Many think King Salman is also a member of that traditionalist thinking club. 

In his latest speech, Prince Turki evoked the Saudi-led Arab Peace Initiative of 2002, which pledged the recognition of Israel in return for its acceptance of the Palestinian state with the 1967 borders. 

But MBS is reportedly not keen on the 2002 Arab peace offer, as he sees the Israel-Palestine issue as a “protracted conflict” and wants to “move past it” to establish an anti-Iran alliance with Israel. 

“He sees it as what’s practical and needed,” said Joseph Westphal, the former US ambassador to Saudi Arabia, referring to MBS’s efforts to come to a certain understanding with the Zionist state. 

MBS's haste in moving close to Israel, however, is out of step with Saudi Arabia's long standing positions on various issues affecting Muslims of the world. The country, which is the birthplace of Islam, continues to support various Islamic foundations, causes and groups across the world. 

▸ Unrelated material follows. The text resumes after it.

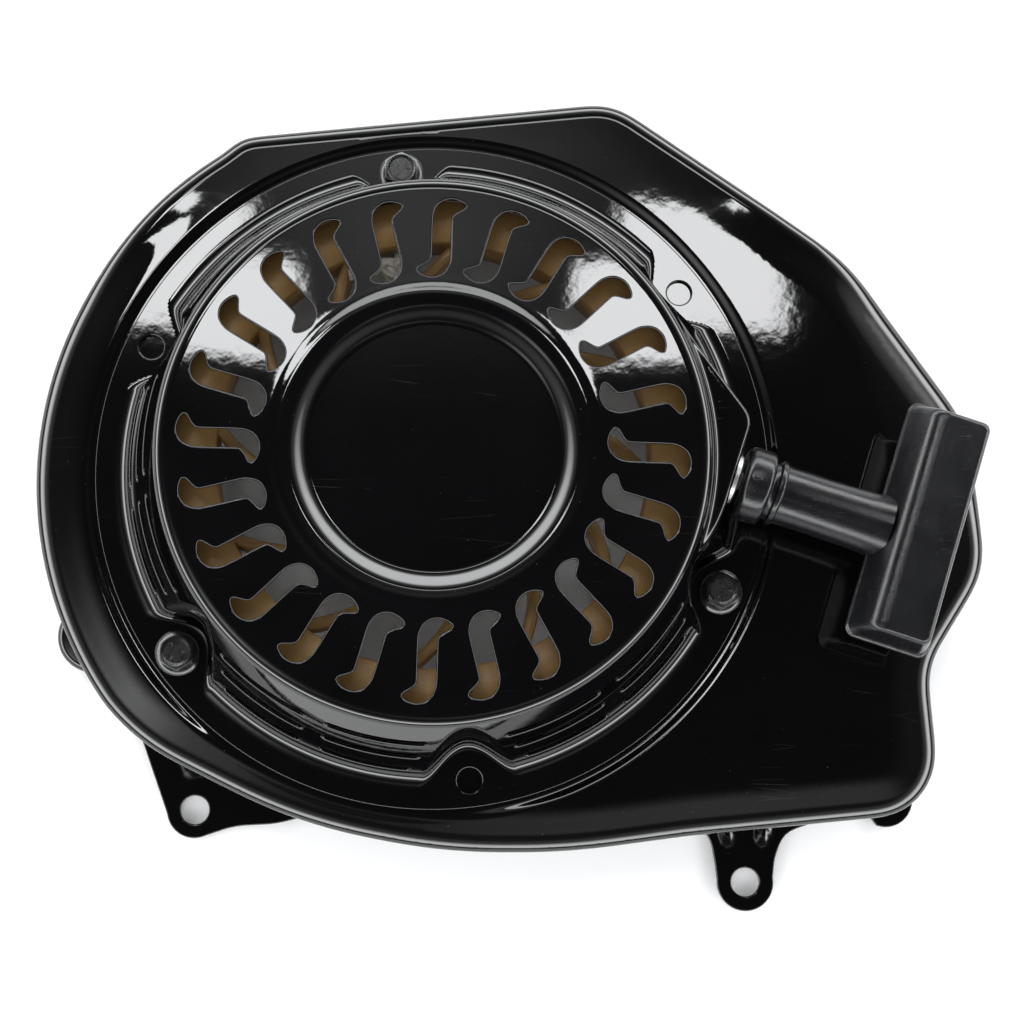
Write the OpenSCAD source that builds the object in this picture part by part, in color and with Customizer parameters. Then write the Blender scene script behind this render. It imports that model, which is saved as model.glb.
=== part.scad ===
// Recoil starter with its blower housing, for a small single-cylinder engine.
// Millimetres. The origin is on the reel axis, on the plane that the fixing ears seat on.
// +Z runs along the reel axis towards the outer cover, and the grip pulls out to the right.

/* [Blower housing] */
// Height of the housing's face above the ears' seat
face_z = 38; // [30:1:46]
// Thickness of the pressed sheet
sheet = 1.2; // [0.8:0.1:1.6]
// Radius of the round left side
round_r = 122.5; // [121:0.5:124]
// Radius of the fan opening in the face
fan_r = 80; // [70:1:85]
// Radius of the raised step round the starter case
step_r = 106; // [105:0.5:110]
// Radius of the holes in the two fixing ears
ear_hole_r = 4.5; // [3:0.25:5]

/* [Starter case] */
// Height of the case's top above the ears' seat
top_z = 76; // [74:0.5:80]
// Radius of the case at its top edge
top_r = 82; // [81:0.5:84]
// Radius of the case's flange
flange_r = 103.5; // [102:0.5:105]
// Radius of the circle that the six fixing holes lie on
hole_circle_r = 95.4; // [94:0.2:97]
// Angle of the first fixing bolt
bolt_angle = 96.7; // [90:0.1:104]
// Number of vents in the top
vent_count = 24; // [12:1:24]
// Angle of the first vent
vent_angle = 88.5; // [80:0.5:95]

/* [Rope and grip] */
// Diameter of the starter rope
rope_d = 5.5; // [4:0.5:6]
// Height of the rope's run
rope_z = 60; // [59:0.5:61]
// Direction of the pull, about Z
pull_angle = -18; // [-20:1:-16]
// Distance of the pull line from the reel axis
pull_offset = 21.4; // [20:0.1:24]
// Length of the grip's crossbar
bar_length = 74; // [60:1:90]
// Width of the crossbar along the pull
bar_width = 25.5; // [22:0.5:28]
// Height of the crossbar
bar_height = 24; // [20:1:26]

/* [Reel] */
// Outer radius of the rope reel
reel_r = 77; // [75:0.5:78]
// Radius of the reel post
post_r = 8; // [7:0.5:9]
// Number of webs in the reel
web_count = 12; // [8:1:12]

/* [Hidden] */
$fn = 96;
enamel = "#15171b";
steel = "#8f9296";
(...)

The kingdom's symbolic significance across the Muslim world, and a section of leadership wary of abandoning Muslim causes, seem to have watered down the attempts made by another faction of leadership purportedly led by MBS to publicly embrace Israel.

From Israel, the signs of enthusiasm towards such an embrace were clearly visible. Yoav Galant, Israel’s education minister, praised the alleged meeting between MBS and Netanyahu in a recent interview. 

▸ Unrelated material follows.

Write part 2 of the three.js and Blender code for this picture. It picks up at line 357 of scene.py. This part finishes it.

“The fact that the meeting took place and was made public — even if it was in only a semiofficial way — is something of great importance,” Galant said. 

“This is something our ancestors dreamed about,” the minister added. 

But Israel's soaring excitement came crashing down with Prince Turki’s recent comments suggesting that the dream of Galant’s ancestors may end in a nightmare for MBS if he did not drift away from Tel Aviv. 

“If any Arab state will follow the United Arab Emirates, it should demand in return a price, and it should be a high price,” wrote Prince Turki, in September months before his latest remarks.